My engagement with the public is part of my job description because I’m obliged to have a foot in both worlds given that I’m an adjutant lecturer and a political columnist. Sometimes it can be very difficult to combine the two as both worlds are very different to one another, particularly in how media perceives academia and vice-versa. That was encapsulated for me when I asked an academic colleague recently for his views on a column I was writing which had a very tight deadline. “Can you not write something along the lines of on-the-one-hand and on-the-other-hand?” he asked. I told him that the purpose of an opinion column was that I didn’t have this luxury as I had to have an opinion and he responded, “Every week?!”

Academia and media have different expectations and don’t often understand the restraints within each in terms of time, reputation and output. Sometimes it can be challenging to maintain job security as each requires not only a considerable time commitment but vastly different approaches and methods of communicating.

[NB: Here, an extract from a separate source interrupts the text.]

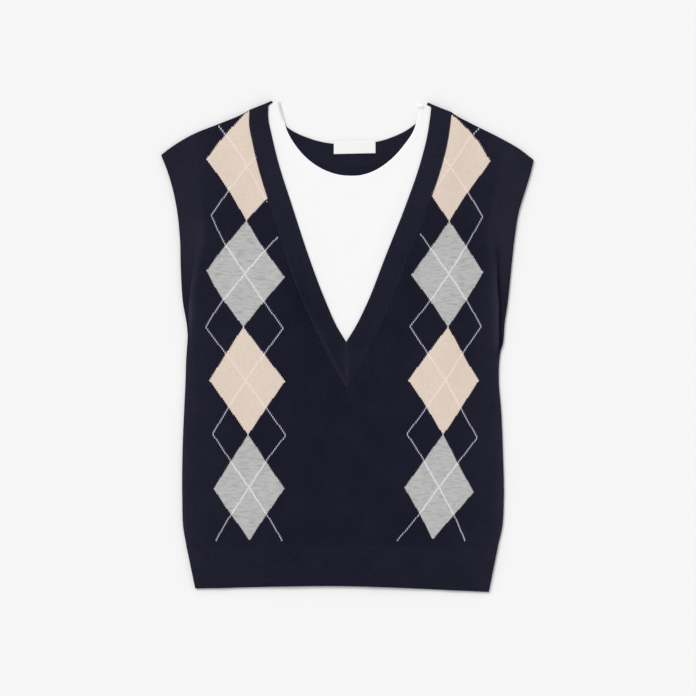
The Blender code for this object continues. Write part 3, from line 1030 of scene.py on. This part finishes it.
for side, step, underside, below, sewn_on in (
    ("back", 0.8, 0.0, "table_top", []),
    ("front", 0.4, front_hem_underside, "back_hem", sewn_on_hem),
):
    hem_grids = [hem_grid(step)]
    hem_band = rib_band(side + "_hem", hem_grids, underside, hem_seam, hem_painted_sheen, side + "_hem_band")
    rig.sheet(hem_band, held="laid", rests_on=[below], with_pieces=sewn_on, **flat_cut(hem_grids))


# ---- Back neck band ----
# A strip of the same rib, picked up along the round back neck and bound off at its inner edge. Its
# ends are joined to the V bands at the shoulders.

BACK_NECK_LENGTH = 270.0
# painted sheen on the back neck band
BACK_NECK_SHEEN = 0.36
BACK_LINK_HEIGHT = KNIT_WALL + 0.05
BAND_STEP, BAND_STEP_ACROSS = 0.4, 2.6


def band_grid(band, length, shift=0.0):
    """A neck band, finest along its run, with its run along the middle and its reach across."""
    fraction = steps_across(length, BAND_STEP)
    across = steps_across(NECK_BAND_WIDTH, BAND_STEP_ACROSS)
    grid = band(fraction[:, None], across[None, :]) + [shift, 0]
    run = run_length(band(fraction, 0.5))[:, None]
    reach = across * NECK_BAND_WIDTH
    return np.dstack([grid, *(np.broadcast_to(part, grid.shape[:2]) for part in (run, reach))])


def strip_cut(grids):
    """Flat size of a band, which is knitted straight: its width and the length of its middle."""
    return {"flat": (NECK_BAND_WIDTH * MM, float(grids[0][-1, 0, 2]) * MM)}


neck_grids = [band_grid(back_band, BACK_NECK_LENGTH)]
neck_band = rib_band("back_neck_rib", neck_grids, 0.0, back_neck_seam, BACK_NECK_SHEEN, "back_neck_band")
neck_linking = linking("neck_linking", back_neck_seam, BACK_LINK_HEIGHT)
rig.sheet(
    neck_band, held="laid", rests_on=["table_top"], with_pieces=[neck_linking], **strip_cut(neck_grids)
)


# ---- Neck label ----
# A soft white woven strip, folded double and sewn flat to the inside of the back neck band by its
# ends, a little askew. It carries no words.

LABEL_WIDTH, LABEL_DEPTH, LABEL_WALL = 50.0, 15.0, 1.0
LABEL_CENTRE = (9.2, 238.3)
LABEL_SLANT = 0.022
LABEL_STEP = 1.3
LABEL_REST = RIB_WALL + SEAM_GAP
LABEL_CROWN, LABEL_END_SLOPE = 0.5, 1.25
LABEL_WHITE = (0.927, 0.927, 0.918)
LABEL_THREAD = 0.32
FLOAT_THREADS, FLOAT_STEP = 5, 0.4  # how long a float runs, and its step from row to row


def label_finish():
    """A close satin weave: long floats side by side, stepped from row to row."""
    finish = new_finish("label_weave", LABEL_WHITE, roughness=0.55, specular=0.3)
    tree = finish.node_tree
    across, up = place_in_knit(tree)
    threads = up / LABEL_THREAD
    along_float = across / (LABEL_THREAD * FLOAT_THREADS) + threads.math("FLOOR") * FLOAT_STEP
    along_float = along_float.math("FRACT").between(-1.0, 1.0)
    thread = threads.math("FRACT").between(-1.0, 1.0)
    float_end = along_float * along_float
    relief = (thread * thread).between(1.0, 0.4) * (float_end * float_end).between(1.0, 0.5)
    # Painted shade where the weave sinks between its threads and floats.
    return dress(finish, shaded(tree, LABEL_WHITE, relief.between(0.88, 1.02)), relief, depth=0.06)


def label_underside(points):
    """The ends lie down on the band, and the middle stands up softly."""
    across = (points[:, 0] - LABEL_CENTRE[0]) / (LABEL_WIDTH / 2)
    return LABEL_REST + LABEL_CROWN * smooth_step(LABEL_END_SLOPE * (1 - np.abs(across)))


def label_weaving(points):
    return points[:, :2]


label_grid = np.stack(np.meshgrid(
    LABEL_CENTRE[0] + (steps_across(LABEL_WIDTH, LABEL_STEP) - 0.5) * LABEL_WIDTH,
    LABEL_CENTRE[1] + (steps_across(LABEL_DEPTH, LABEL_STEP) - 0.5) * LABEL_DEPTH,
), axis=-1)
label_grid[..., 1] += (label_grid[..., 0] - LABEL_CENTRE[0]) * LABEL_SLANT
label = lay_cloth(
    "label", [label_grid], label_underside, LABEL_WALL, label_finish(), {"knit": label_weaving}
)
give_wall(label, LABEL_WALL, "label_weave", "neck_label")
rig.sheet(label, held="laid", rests_on=["back_neck_rib"], flat=(LABEL_WIDTH * MM, LABEL_DEPTH * MM))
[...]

At times I see my media role as that of a translator, to distil extensive intellectual research into concise 800 word articles for public consumption.

Twitter has been a terrific tool to disseminate research, build networks and observe how media, academia and the public perceived different issues, differently. I have approximately 6,500 followers though the perception of being accessible can be time consuming. At one point last year I was getting over 100 emails a week through my website with requests for international and national media interviews, invitations to speak at public events and comments from the public (positive and negative!) on my work. From a time management perspective, it is simply impossible to engage with everything and last year was a learning curve on what to commit to. I remember going into work one day and reporters from national Spanish TV and Radio had managed to find my office and were hanging out waiting for me to turn up!

I have greater awareness now of balancing both worlds and have enjoyed the last six months which have been spent away from media and more on substantial writing.